Agora, o Presidente, com popularidade em alta e subserviência ajoelhada ao redor, dispensa valores e princípios.

Por outro lado, a saída da ministra expõe o que a experiência tem me ensinado: Primeiro, a questão ambiental é central para a humanidade e periférica para os governos; segundo, o discurso oficial promete o desenvolvimento sustentável, mas a política econômica financia a insustentabilidade; terceiro, o gestor ambiental sofre de solidão política, largado no centro do conflito entre interesses imediatos e específicos e interesses mediatos e difusos.

Sem o mínimo apoio, trava uma luta desigual.

Nos cinco anos e meio de gestão, estes desgastantes conflitos manifestaram-se em várias oportunidades, dentro e fora do governo: nos confrontos com a área de ciência e tecnologia (transgênicos), setor elétrico (inclusive com a Ministra Dilma), com o ministro da agricultura (agronegócio), com os governadores Zeca do PT, Ivo Cassol, Blairo Maggi, especialmente, em dois explosivos assuntos, o desmatamento da Amazônia e o licenciamento ambiental da obras do PAC.

Na questão do desmatamento, alguns desavisados, espertas e cooptadas Organizações Não-governamentais ou, mais adequadamente, Organizações Neo-Governamentais (linhas auxiliares e autênticas unidades orçamentárias do governo em inúmeras áreas do terceiro setor e dos movimentos sociais), contribuíram com um equívoco que custou caro à ministra: atribuíram o crédito da redução dos índices de desmatamento à ação fiscalizadora do governo e à criação de áreas protegidas.

Senhoras e senhores, maior ou menor desmatamento é função do crescimento econômico e, no caso, agravado com o preço nas alturas da carne e da soja.
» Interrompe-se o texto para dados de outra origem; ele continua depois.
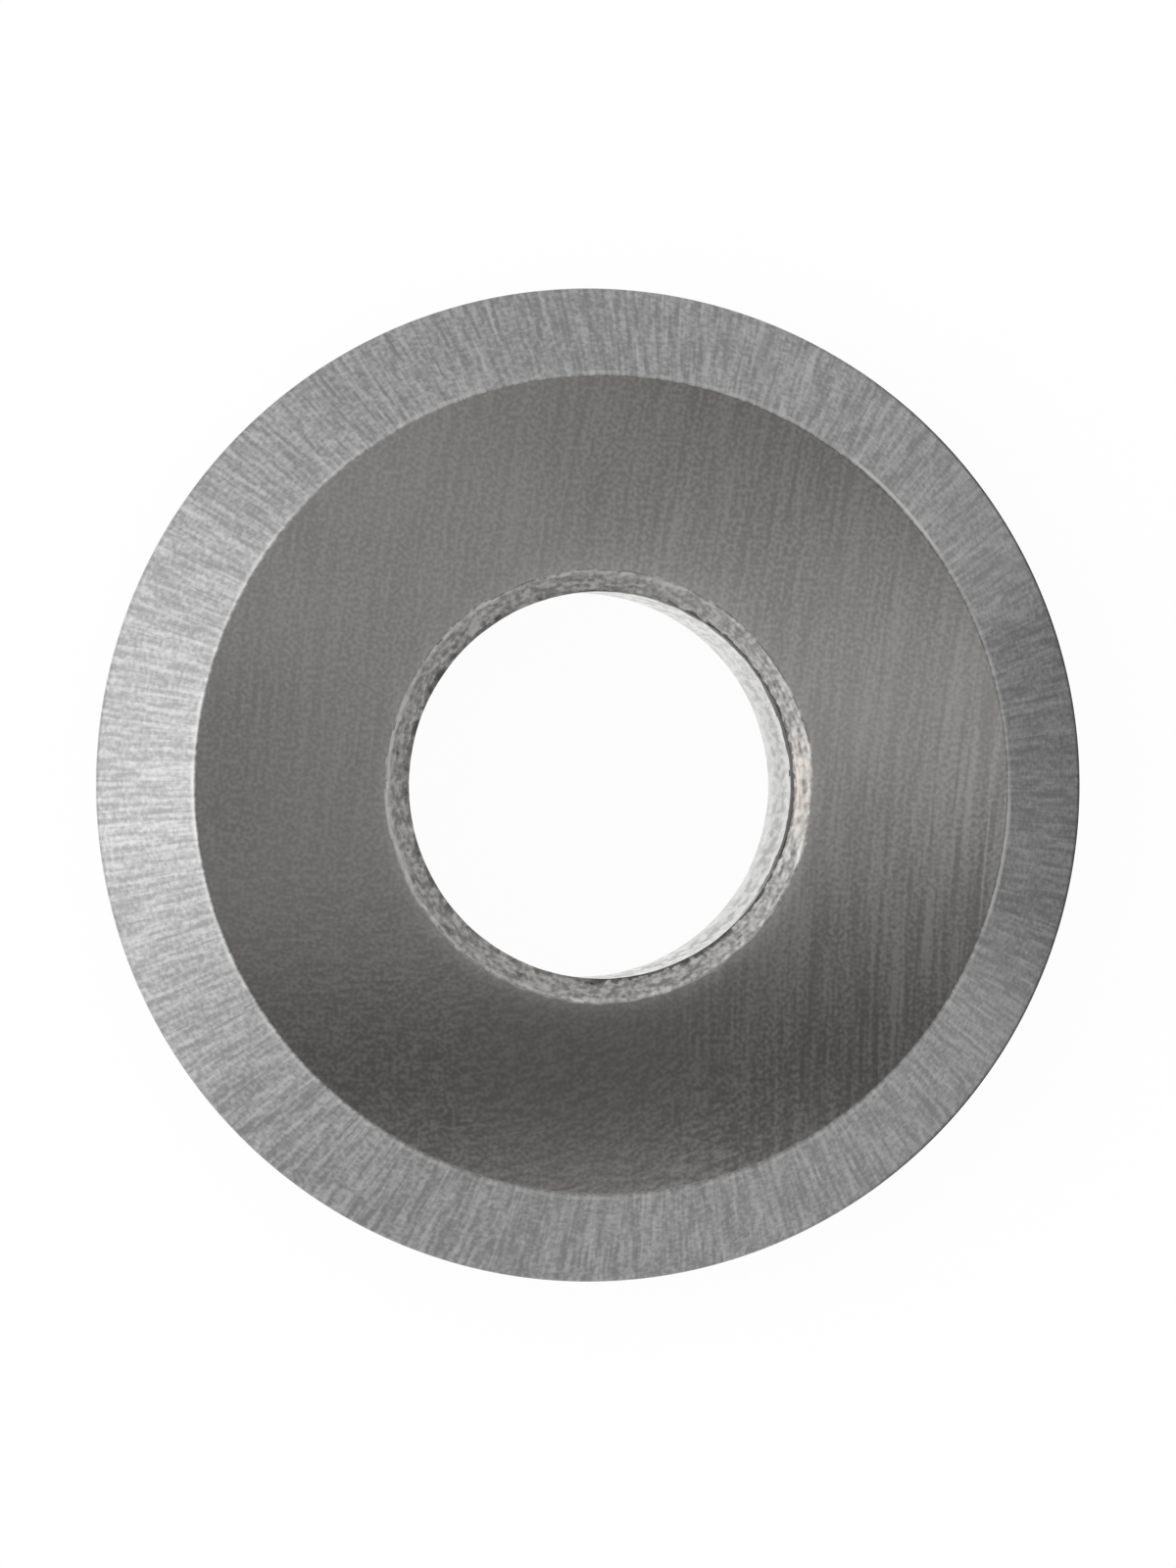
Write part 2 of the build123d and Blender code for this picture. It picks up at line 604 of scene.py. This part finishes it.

Estruturalmente, o desmatamento é o efeito perverso de um modelo econômico que dá mais valor à madeira, à terra nua do que à floresta em pé.

Elementar, para compreender, dificílimo para por em prática.

O desmatamento cresceu e vai crescer; a área ambiental pagou e vai pagar o pato.

Na questão do licenciamento, a burocracia não é inocente. É lerda. É incompetente.

Não raras vezes, como todas as burocracias, corruptas.

Uns, o governo, os empreendedores, querem pressa; outros, os burocratas, os bons, obediência à lei e os ruins, a obstrução.

Foi nesta monumental fogueira que Lula, exímio na arte de fritar e elogiar delinqüentes, jogou, impiedosamente, sua Joana D\Arc cabocla.

O Deputado André de Paula fez uma síntese admirável do episódio: na gestão de Lula, os membros importantes do governo ou saem envergonhando, ou saem envergonhados… do governo, é claro.

A respeitável Ministra e Senadora Marina Silva se encaixa na segunda hipótese.